A Guerra y Felipe no los separó Juan Guerra, ni aquel Mystère antecedente del Falcon que Sánchez maneja ahora como un globo recreativo de aristócrata ocioso. A Guerra y Felipe los separaron dos concepciones del socialismo, o una concepción del socialismo opuesta a lo que sólo era una jardinería de jardinero guapo de bonsáis. La verdad es que Guerra se fue y quedó el guerrismo, y también Felipe se fue y quedó el felipismo. Es más, la batalla entre el guerrismo y el felipismo llevó a esa contradicción que hizo que los guerristas apoyaran al modernito de Zapatero, todo por fastidiar no a Bono sino al felipismo que seguía campaneando en el campanudo Bono. Pero el felipismo seguía siendo sólo una manera de moverse, lo era en Susana Díaz y lo es ahora en Sánchez (el sanchismo es un felipismo). Lo de Guerra, sin embargo, era una manera de pensar, quizá pensar con la historia, con los antepasados, con la gorra de pana, con la gafa sudada o con el puñito llovido, pero pensar. Y una manera de pensar siempre es más difícil de extirpar que una manera de bailar sevillanas o tangos, que es lo que hacía Felipe con la gente y es lo que hace Sánchez.

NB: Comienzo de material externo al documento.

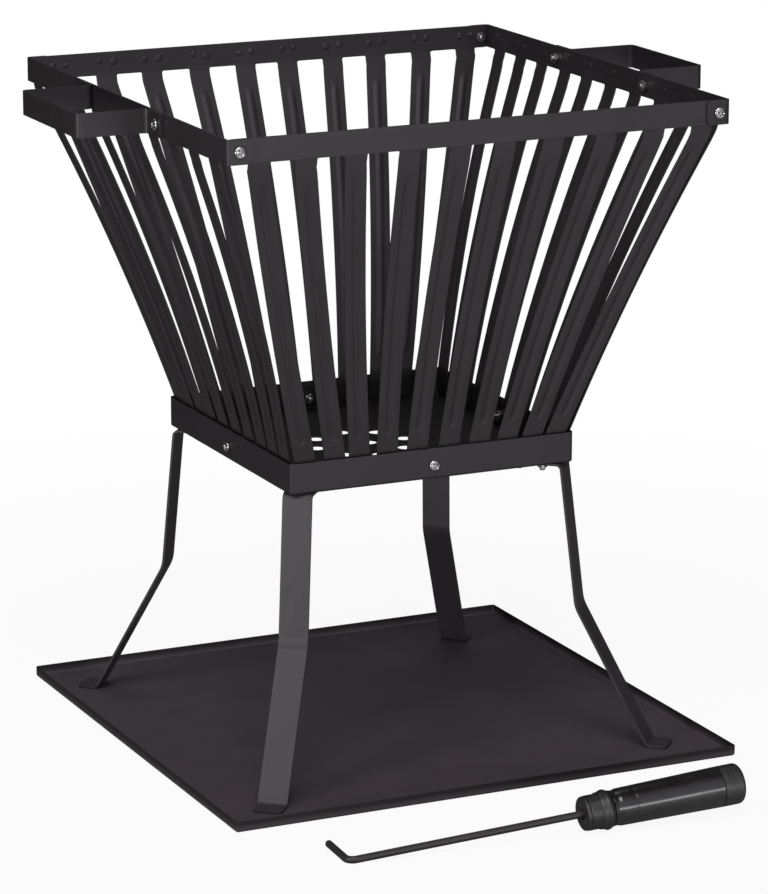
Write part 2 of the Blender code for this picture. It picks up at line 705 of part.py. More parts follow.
def build_rod(parent, material):
    """The rod with its hooked tip: local X runs from the bend to the handle."""
    hook = (HOOK_LENGTH * math.cos(HOOK_ANGLE), HOOK_LENGTH * math.sin(HOOK_ANGLE))
    corners = [hook, (0.0, 0.0), (COLLAR_START + ROD_SEATED, 0.0)]
    path = rounded_path(corners, ROD_BEND_RADIUS, segments=6)
    curve = bpy.data.curves.new("poker_rod", "CURVE")
    curve.dimensions = "3D"
    curve.bevel_depth = ROD_RADIUS
    curve.bevel_resolution = 4
    curve.use_fill_caps = True
    spline = curve.splines.new("POLY")
    spline.points.add(len(path) - 1)
    for point, place in zip(spline.points, path):
        point.co = (place.x, place.y, 0.0, 1.0)
    rod = add_object("poker_rod", curve, parent)
    rod.data.materials.append(material)
    return rod


def add_turned_piece(name, profile, parent, material):
    piece = turned(name, profile, TURNED_STEPS, parent)
    piece.rotation_euler = (0.0, math.pi / 2, 0.0)
    piece.data.materials.append(material)
    return piece


def build_poker(material_rod, material_handle):
    rest_z = ROD_RADIUS + SEAT_GAP
    turn = (0.0, -poker_pitch(), POKER_YAW)
    rest = add_empty("poker_rest", (POKER_BEND_X, POKER_BEND_Y, rest_z), turn)
    build_rod(rest, material_rod)

    bore = ROD_RADIUS + HOLE_CLEARANCE
    nose = COLLAR_START
    ring_start = nose + COLLAR_LENGTH
    ring_end = ring_start + RING_LENGTH
    grip_start = ring_end + SEAT_GAP
    grip_end = grip_start + GRIP_LENGTH
    cap_start = grip_end + SEAT_GAP
    cap_end = cap_start + CAP_LENGTH

    rib_pitch = (COLLAR_LENGTH - COLLAR_NOSE_CHAMFER) / COLLAR_RIB_COUNT
    ribs = []
    for rib in range(COLLAR_RIB_COUNT):
        crest = nose + COLLAR_NOSE_CHAMFER + rib * rib_pitch
        ribs.append((COLLAR_RADIUS, crest))
        ribs.append((COLLAR_RADIUS, crest + rib_pitch / 2))
        ribs.append((COLLAR_RADIUS - COLLAR_RIB_DEPTH, crest + rib_pitch * 3 / 4))
    collar = [(bore, nose), (COLLAR_RADIUS - COLLAR_NOSE_CHAMFER, nose)] + ribs + [
        (COLLAR_RADIUS, ring_start),
        (RING_RADIUS, ring_start + RING_EDGE),
        (RING_RADIUS, ring_end - RING_EDGE),
        (GRIP_NOSE_RADIUS, ring_end),
        (SPIGOT_RADIUS, ring_end),
        (SPIGOT_RADIUS, ring_end + SPIGOT_LENGTH),
        (bore, ring_end + SPIGOT_LENGTH),
        (bore, nose),
    ]
    grip_bore = SPIGOT_RADIUS + HOLE_CLEARANCE
    tail_bore = GRIP_TAIL_RADIUS - GRIP_WALL
    grip = [
        (grip_bore, grip_start), (GRIP_NOSE_RADIUS, grip_start), (GRIP_TAIL_RADIUS, grip_end),
        (tail_bore, grip_end), (tail_bore, grip_end - CAP_SPIGOT_LENGTH - SEAT_GAP),
        (grip_bore, grip_start + SPIGOT_LENGTH + SEAT_GAP), (grip_bore, grip_start),
    ]
    edge_steps = 3
    rounded_edge = []
    for step in range(edge_steps + 1):
        angle = math.pi / 2 * step / edge_steps
        rounded_edge.append((
            GRIP_TAIL_RADIUS - CAP_EDGE_RADIUS * (1 - math.cos(angle)),
            cap_end - CAP_EDGE_RADIUS * (1 - math.sin(angle)),
        ))
    plug = tail_bore - HOLE_CLEARANCE
    cap = [
        (CAP_BORE_RADIUS, cap_start - CAP_SPIGOT_LENGTH), (plug, cap_start - CAP_SPIGOT_LENGTH),
        (plug, cap_start), (GRIP_TAIL_RADIUS, cap_start),
    ] + rounded_edge + [
        (0.0, cap_end), (0.0, cap_start), (CAP_BORE_RADIUS, cap_start),
        (CAP_BORE_RADIUS, cap_start - CAP_SPIGOT_LENGTH),
    ]
    # These profiles run up local Z, so they are reversed to run down the outer side
    for name, profile in (("poker_collar", collar), ("poker_grip", grip), ("poker_end_cap", cap)):
        add_turned_piece(name, list(reversed(profile)), rest, material_handle)


def main():
    paint = make_material("black_heatproof_paint", BLACK_PAINT, 0.42, 0.0)
    tray_paint = make_material("black_tray_paint", TRAY_PAINT, 0.50, 0.0)
    leg_paint = make_material("satin_leg_paint", LEG_PAINT, 0.36, 0.0)
    zinc = make_material("zinc_plate", ZINC, 0.28, 1.0)
    plastic = make_material("gloss_black_plastic", BLACK_PLASTIC, 0.22, 0.0)

    basket = add_empty("basket_rest", (BASKET_SHIFT_X, BASKET_SHIFT_Y, 0.0))
    corner, handle, pan, leg = corner_sites(), handle_sites(), pan_sites(), leg_sites()
    corner_holes = hole_cutter("corner_holes", corner, basket)
    handle_holes = hole_cutter("handle_holes", handle, basket)
    pan_holes = hole_cutter("pan_holes", pan, basket)
    leg_holes = hole_cutter("leg_holes", leg, basket)
    vents = vent_cutter(basket)

    for side_name, angle, stray in SIDES:
        holes = [corner_holes, pan_holes]
        if side_name in ("left", "right"):
            holes.append(handle_holes)
            build_handle(side_name, angle, basket, paint, [handle_holes])
        build_panel(side_name, angle, stray, basket, paint, holes)
    build_pan(basket, paint, [pan_holes, leg_holes, vents])
    for leg_shape in LEGS:
        build_leg(*leg_shape, basket, leg_paint, [leg_holes])
    build_fasteners(corner + handle + pan + leg, basket, zinc)
    build_tray(tray_paint)
    build_poker(paint, plastic)
    bpy.context.view_layer.update()


main()
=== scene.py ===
import math
import random

import bmesh
import bpy
from mathutils import Matrix, Vector


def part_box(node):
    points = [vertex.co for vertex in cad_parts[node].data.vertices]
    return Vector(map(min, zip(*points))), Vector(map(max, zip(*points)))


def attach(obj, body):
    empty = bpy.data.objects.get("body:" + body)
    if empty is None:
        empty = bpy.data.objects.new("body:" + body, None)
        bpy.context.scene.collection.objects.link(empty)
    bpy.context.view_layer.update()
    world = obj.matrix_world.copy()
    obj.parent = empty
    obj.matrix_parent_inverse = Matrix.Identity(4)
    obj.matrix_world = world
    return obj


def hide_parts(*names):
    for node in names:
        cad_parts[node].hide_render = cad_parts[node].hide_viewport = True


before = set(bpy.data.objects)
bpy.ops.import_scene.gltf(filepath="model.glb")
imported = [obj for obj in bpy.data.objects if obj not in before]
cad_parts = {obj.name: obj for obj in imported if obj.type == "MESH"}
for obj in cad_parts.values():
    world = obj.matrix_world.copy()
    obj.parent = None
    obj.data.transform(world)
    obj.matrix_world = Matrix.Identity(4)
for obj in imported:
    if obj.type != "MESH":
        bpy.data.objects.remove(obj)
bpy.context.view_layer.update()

# Lengths are metres, and the angles in tables are degrees. The sizes are the solid model's own.
GAP = 0.0003
BASKET = Vector((-0.0055, 0.0027, 0.0))

TRAY_HALF = 0.2270
TRAY_HEIGHT = 0.0092
TRAY_SHEET = 0.0010
TRAY_CORNER = 0.0028
TRAY_FOLD = 0.0026

LEG_WIDTH = 0.0250
LEG_THICKNESS = 0.0020
LEG_FLANGE_Z = 0.2403
LEG_FOOT_Z = 0.0023
LEG_TOP_RADIAL = 0.1735
LEG_PIVOT = 0.1450
LEG_FLANGE = 0.0520
LEG_KNEE_DROP = 0.1215
LEG_FOOT = 0.0170
LEG_BENDS = (0.0045, 0.030, 0.0042)
LEG_END_RADIUS = 0.0040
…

A Alfonso Guerra, al final, sí lo han invitado, aunque el último, como a los ex, y aún no sabemos si lo taparán con una sábana, con un jarrón o con un meritorio. Yo creo que el felipismo que es el sanchismo aún se protege de la misma sombra de purismo o de coherencia, la sombra de Guerra. De Felipe en realidad no queda mucho, salvo este cumpleaños y Sánchez, que también está ahí sólo para celebrar sus cumpleaños en la Moncloa. Pero de Guerra queda todo, o sea queda la idea. Eso es lo que sigue intentando evitar el sanchismo, que le salga un guerrismo o algo parecido, un PSOE otra vez con sus cuatro letras o con varias voces. Y no iba a tentar tontamente al destino en un cumpleaños con farolillos y con ouija.